Cinema argentino optou pela via comercial, ao contrário do Brasil, que se ligou ao Estado e ainda vive na dependência de ajuda oficial
CARLOS HAAG
Revista da FAPESP - Edição 196 - Junho de 2012
Em Pneumotórax, Manuel Bandeira, após se descobrir doente e lamentar “a vida inteira que podia ter sido e que não foi”, ouve do médico a sentença: “A única coisa a fazer é tocar um tango argentino”. Talvez, hoje, o cinema nacional não chorasse “o que podia ter sido” se tivesse, como os portenhos, nos anos 1930, apostado menos nas benesses do Estado e mais num similar local do “tango argentino”.
“Entre 1933 e 1942, o cinema argentino, com seus musicais populares baseados no tango e no melodrama, viveu la epoca de oro, não apenas subsistindo no seu próprio mercado, enfrentando e se diferenciando da concorrência de Hollywood, como avançou sem a interferência do Estado. A mesma década, no Brasil, como escreveu o crítico Alex Viany, foi simplesmente ‘ingrata’, apesar, ou por causa, do protecionismo estatal”, observa Arthur Autran, professor do Departamento de Artes e Comunicação da Universidade Federal de São Carlos (UFScar) e autor da pesquisa Sonhos industriais: o cinema de estúdio no Brasil e na Argentina (1930-1955).
De início, nos dois países, as oportunidades para a criação de uma indústria cinematográfica eram semelhantes, mas os resultados foram muito diferentes. “O Brasil tinha uma produção numericamente razoável que entrou rapidamente numa decadência que se manteve até o fim da Segunda Guerra Mundial. Já a Argentina teve um aumento paulatino da sua produção e atingiu números expressivos: entre 1930 e 1940, o número de filmes de longa metragem passou de 2 para 56, recorde inigualável, numa indústria que reuniu 4 mil técnicos e atores em 30 estúdios”, diz Autran.
Lá, como aqui, a chegada do cinema sonoro animou os produtores, que apostaram na existência de um público para o filme nacional. Afinal, os talkies americanos, que eram apresentados em inglês, demoraram dois anos para se adaptar ao mercado internacional com legendas e dublagens e atingir um público maior que, até então, não compreendia os filmes por não dominar a língua em que eram feitos. Além disso, a maioria dos exibidores não tinha capital para investir em equipamentos sonoros.
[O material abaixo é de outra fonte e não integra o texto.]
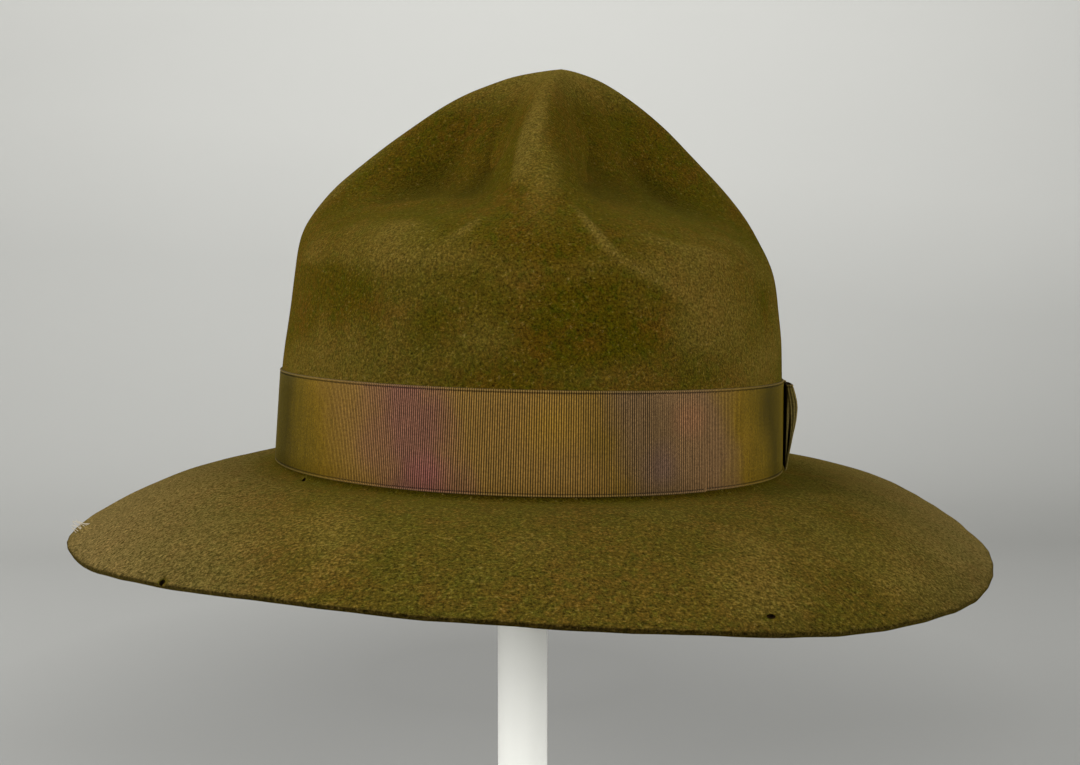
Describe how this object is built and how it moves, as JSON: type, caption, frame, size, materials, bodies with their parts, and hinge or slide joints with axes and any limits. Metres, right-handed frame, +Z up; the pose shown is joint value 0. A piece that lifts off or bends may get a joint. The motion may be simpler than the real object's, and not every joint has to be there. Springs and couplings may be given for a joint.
{
  "type": "campaign hat on a display stand",
  "caption": "Felt campaign hat with a peaked crown, four pinched dents, a broad drooping brim and a flat-bowed ribbon band, resting on a plain round stand.",
  "frame": {"origin": "middle of the stand's flat underside", "axes": "+Z up, -Y the way the hat faces, +X towards its wearer's left"},
  "size_m": [0.3139, 0.3432, 0.3],
  "materials": {
    "felt": "olive drab fur felt, short nap, slightly mottled",
    "grosgrain": "ribbed silk ribbon, faded unevenly to gold, tan and purple",
    "stand_white": "smooth white, satin"
  },
  "bodies": {
    "root": {"felt_body": "felt", "hat_band": "grosgrain", "bow_loops": "grosgrain", "bow_knot": "grosgrain", "stand_cap": "stand_white", "stand_post": "stand_white", "stand_base": "stand_white"}
  },
  "joints": []
}
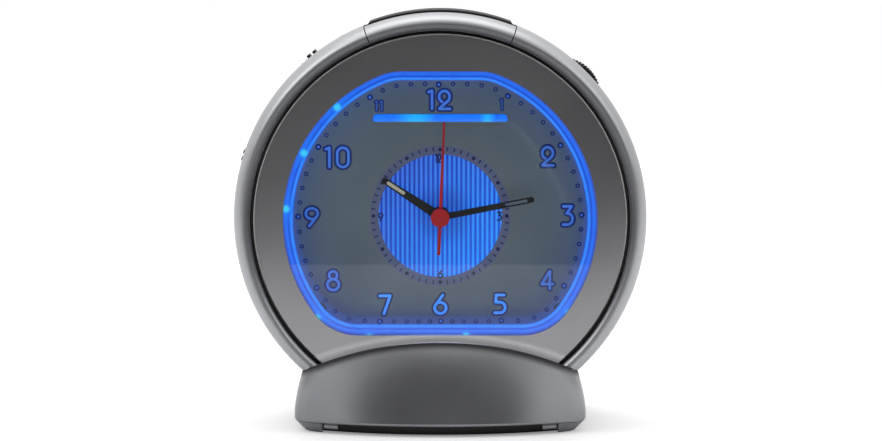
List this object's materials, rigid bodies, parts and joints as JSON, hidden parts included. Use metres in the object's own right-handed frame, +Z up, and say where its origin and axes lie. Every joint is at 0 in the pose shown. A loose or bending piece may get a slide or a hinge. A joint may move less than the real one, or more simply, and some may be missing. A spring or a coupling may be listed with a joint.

“Era uma oportunidade única e os produtores brasileiros e argentinos, após as décadas do marasmo artesanal do cinema mudo, se movimentaram para criar uma indústria nacional, nos moldes de Hollywood, mas adaptada ao gosto local”, diz o pesquisador. Falava-se mesmo que era “dever pátrio” impedir a “desnacionalização” das culturas nacionais, ameaçadas pelos talkies ianques. No Brasil, a “cruzada” levou à criação da Cinédia, por Adhemar Gonzaga, da Sonofilms, por Alberto Byington, ambas em 1930, e da Brasil Vita Filmes, de Carmen Santos, em 1933. Na Argentina, propiciou a criação da Argentina Sono Film (1931), a Lumiton (1933) e a Rio de La Plata (1934).